Frapper sans toucher
La confrontation entre Israël et l’Iran ne se limite pas aux échanges de missiles. En coulisses, l’Iran mobilise des alliances régionales pour diversifier ses stratégies et compliquer les ripostes israéliennes. Selon les renseignements israéliens, une attaque se prépare en Irak via des milices pro-iraniennes qui disposent de drones et de missiles balistiques.
Les technologies d’information font également partie de l’arsenal iranien. Le Corps des Gardiens de la révolution islamique a son propre commandement chargé de la cybersécurité. Ainsi, du 7 octobre 2023 à juillet 2024, près de la moitié des opérations iraniennes observées par Microsoft visaient des entreprises israéliennes, indique le rapport sur la défense numérique de la multinationale.
Une boucle infinie?
Le 1ᵉʳ avril 2024, une frappe attribuée à Israël détruit le consulat iranien à Damas, tuant plusieurs responsables militaires iraniens. En représailles, l'Iran lance le 13 avril sa première attaque directe contre Israël avec plus de 300 drones et missiles, majoritairement interceptés.

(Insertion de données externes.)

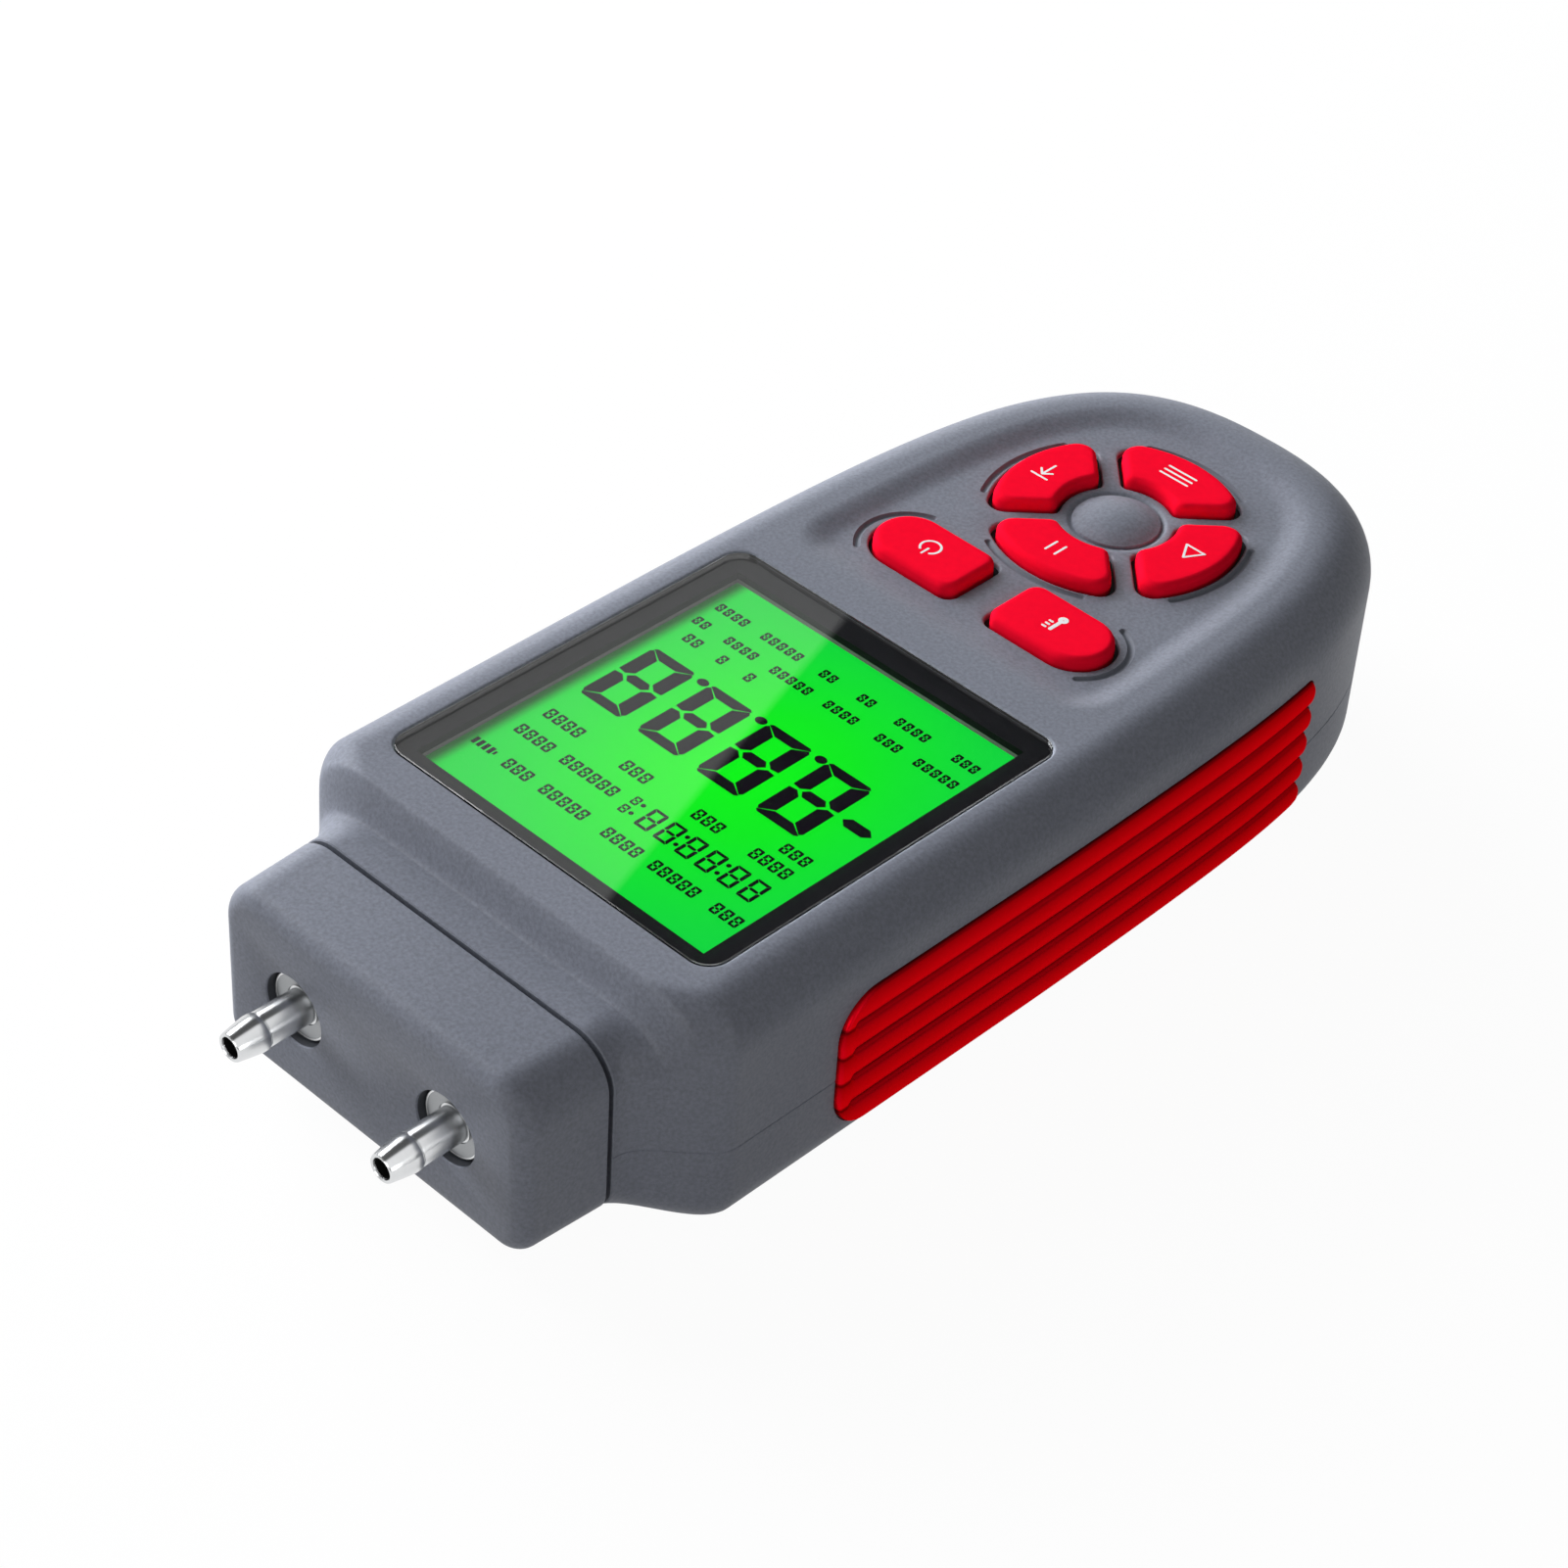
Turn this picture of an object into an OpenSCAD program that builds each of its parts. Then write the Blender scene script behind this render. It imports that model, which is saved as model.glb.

Israël riposte dans la nuit du 19 au 20 avril par une frappe ciblée sur la région d'Ispahan, en Iran. Cette séquence marque les premières attaques directes entre les deux pays sur leurs territoires respectifs.
Le 1ᵉʳ octobre 2024, l'Iran a lancé environ 200 missiles balistiques sur des cibles en Israël, en au moins deux vagues, ce qui constitue l'attaque la plus importante dans le cadre du conflit Iran-Israël en cours.
L'Iran a affirmé que l'attaque – qu'il avait nommée “opération Promesse honnête 2” – était un acte de “légitime défense”, en représailles aux assassinats par Israël du chef du Hamas, Ismail Haniyé, à Téhéran, du chef du Hezbollah, Hassan Nasrallah, et du général du Corps des gardiens de la révolution islamique, Abbas Nilforoushan.
Israël répond le 26 octobre 2024 en lançant trois vagues de frappes contre 20 sites militaires en Iran, tuant quatre soldats.
Promesse honnête ou vacuité foudroyante? Au-delà du ballet des menaces mutuelles, la réalité est nuancée... sous la commande du maestro americain.